At the age of 14, Margaret left school and joined a touring Scottish dance troupe called the Hot Jocks and nine months later was hired by Alfred Jackson at £2 a week to become a Jackson Girl in Berlin, at the huge Scala with its line of 30 dancers. She spent five years in Germany and learned the language, making occasional forays with the Jacksons to Hungary, Spain and even the London Coliseum. In 1930 she was a holiday replacement at the Folies Bergère, and so entranced by Paris that she decided it was where she always wanted to live. By 1932 she had formed her own troupe for the Folies and in the programme for the first show, 'Nuit de Foilies', called them 'The Blue Bell's Girls'. The Bluebell Girls became so popular that soon they were touring Europe, except for Nazi Germany.

In 1939 Margaret married Marcel Leibovici, the Folies pianist, composer and orchestral conductor, who renounced his Romanian nationality. However WW2 was to change everything when, as France fell, they fled to Bordeaux, but the last boat out had been crammed with departing diplomats so they had to return to Paris. Margaret, as a British passport-holder, was interned and sent, pregnant with the first of four children, to detention barracks in Besançon. Marcel asked the Irish chargé d'affaires to intercede as Margaret had been born in Dublin and was therefore a neutral Irish citizen. She was released.

Then Marcel, who was Jewish, was arrested and sent to Gurs, a transit camp in the Pyrenees. His command of languages enabled him to escape and make his way back to Paris, where he hid in an attic opposite the Prefecture of Police. For two and a half years Margaret saw that he was fed and even had clean laundry, many times risking arrest for breaking curfew. Suspected of protecting her husband, she was interrogated by the Gestapo but, in spite of intense questioning and being pregnant again, Margaret succeeded in not divulging his whereabouts.

After the war Joseph and Louis Clérico opened the Lido, with the intention of making it Paris's finest place of entertainment. Donn Arden, who had made his name staging Las Vegas spectaculars, was brought in and he and Margaret formed a professional association which lasted for four decades. While beginning with a modest contract in 1947, the Bluebell Girls quickly became the sole stars of the Lido shows and gained notoriety locally and nationally.

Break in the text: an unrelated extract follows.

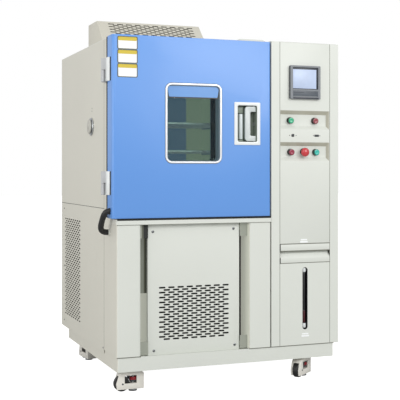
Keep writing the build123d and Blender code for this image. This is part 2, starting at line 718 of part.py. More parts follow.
def column_post():
    """Left post and partition of the column with its cross rails and the bolt's keeper slot."""
    post = block(COLUMN_X, COLUMN_X + SHEET, 0, BODY_D - SHEET, Z_PLINTH, Z_ROOF)
    post += block(COLUMN_X, COLUMN_X + POST_W, 0, SHEET, Z_PLINTH, Z_ROOF)
    for z in (Z_PLINTH, FASCIA_Z, Z_ROOF - RAIL_H):
        post += block(COLUMN_X, RIGHT_INNER, SHEET, SHEET + RAIL_D, z, z + RAIL_H)
    keeper = BOLT / 2 + SHEET
    return post - block(COLUMN_X, COLUMN_X + SHEET, BOLT_Y - SHEET, BOLT_Y + BOLT + SHEET,
                        LATCH_Z - keeper, LATCH_Z + keeper)


def button_sites():
    """X and Z of each push button: its offset from the column's middle and the recess it sits in."""
    return {name: (COLUMN_MID + offset, recess_mid(RECESS_DROPS[row])) for name, (offset, row) in BUTTONS.items()}


def recess_mid(drop):
    """Height of the middle of a recess whose top edge lies `drop` below the body's top."""
    return Z_TOP - drop - RECESS_H / 2


def recess(drop, grow):
    """Tapered hollow of one pressed recess, or its outer skin when grown by the sheet."""
    x0, x1 = FASCIA_X + RECESS_MARGIN - grow, FASCIA_END - RECESS_MARGIN + grow
    z1 = Z_TOP - drop + grow
    z0 = z1 - RECESS_H - 2 * grow
    tx, tz = RECESS_TAPER_X, RECESS_TAPER_Z

    def rectangle(a0, a1, c0, c1, y):
        return Wire.make_polygon([(a0, y, c0), (a1, y, c0), (a1, y, c1), (a0, y, c1)], close=True)

    mouth = rectangle(x0, x1, z0, z1, 0)
    floor = rectangle(x0 + tx, x1 - tx, z0 + tz, z1 - tz, RECESS_D + grow)
    return Solid.make_loft([mouth, floor], ruled=True)


def socket_sites():
    """X, width and height of the two small sockets."""
    return ((COLUMN_MID - SOCKET_X, SOCKET_A), (COLUMN_MID + SOCKET_X - 3.0, SOCKET_B))


def control_fascia():
    """Long fascia sheet with the controller cut-out, sockets and two recesses with button holes."""
    fascia = block(FASCIA_X, FASCIA_END, 0, SHEET, FASCIA_Z, Z_ROOF)
    fascia = Part() + fascia + [recess(drop, SHEET) for drop in RECESS_DROPS.values()]
    for drop in RECESS_DROPS.values():
        fascia -= recess(drop, 0)
    floor = RECESS_D + SHEET
    for x, z in button_sites().values():
        fascia -= rod_y(RECESS_D, floor, x, z, BARREL_HOLE_R)
    fascia -= rod_y(RECESS_D, floor, COLUMN_MID, recess_mid(RECESS_DROPS["lower"]), BARREL_HOLE_R)
    inset = CONTROLLER_BACK_INSET - CUTOUT_GAP
    x0 = FASCIA_X + CONTROLLER_X
    fascia -= block(x0 + inset, x0 + CONTROLLER_W - inset, 0, SHEET,
                    CONTROLLER_TOP - CONTROLLER_H + inset, CONTROLLER_TOP - inset)
    for x, (w, h) in socket_sites():
        z = Z_TOP - SOCKET_DROP
        fascia -= block(x - w / 2, x + w / 2, 0, SHEET, z - h / 2, z + h / 2)
    return fascia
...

By the end of the 1950s, they had become an internationally recognized organization.

Margaret backstage at the Lido 1951

In 1961, Marcel was killed in a car crash leaving Margaret wholly responsible for their four children and keeping the Bluebell's programme in steady operation with one of her most noteworthy innovations being the introduction of the 'topless' dancer in 1970 but she zealously protected their moral welfare. After taking her show to Las Vegas, she survived the fireball that swept across the lobby of the MGM Grand Hotel in 1980. Long after her official retirement in 1986, she continued to return to the Lido a couple of times a week to watch the shows.


Margaret devoted a lot of her time and money for charities, but she was also known for her exemplary attitude towards her handicapped granddaughter Alexandra. In 1996 Margaret Kelly was decorated with an OBE and France made her a Chevalier des Arts et Lettres for 72 years of professional activity as maîtresse de ballet.  At the age of 90 she had a private audience with Pope John Paul II.'Miss Bluebell' died on the 11th of September 2004 after a long illness, aged 94, in Paris and was buried in the Cimitière de Montmartre.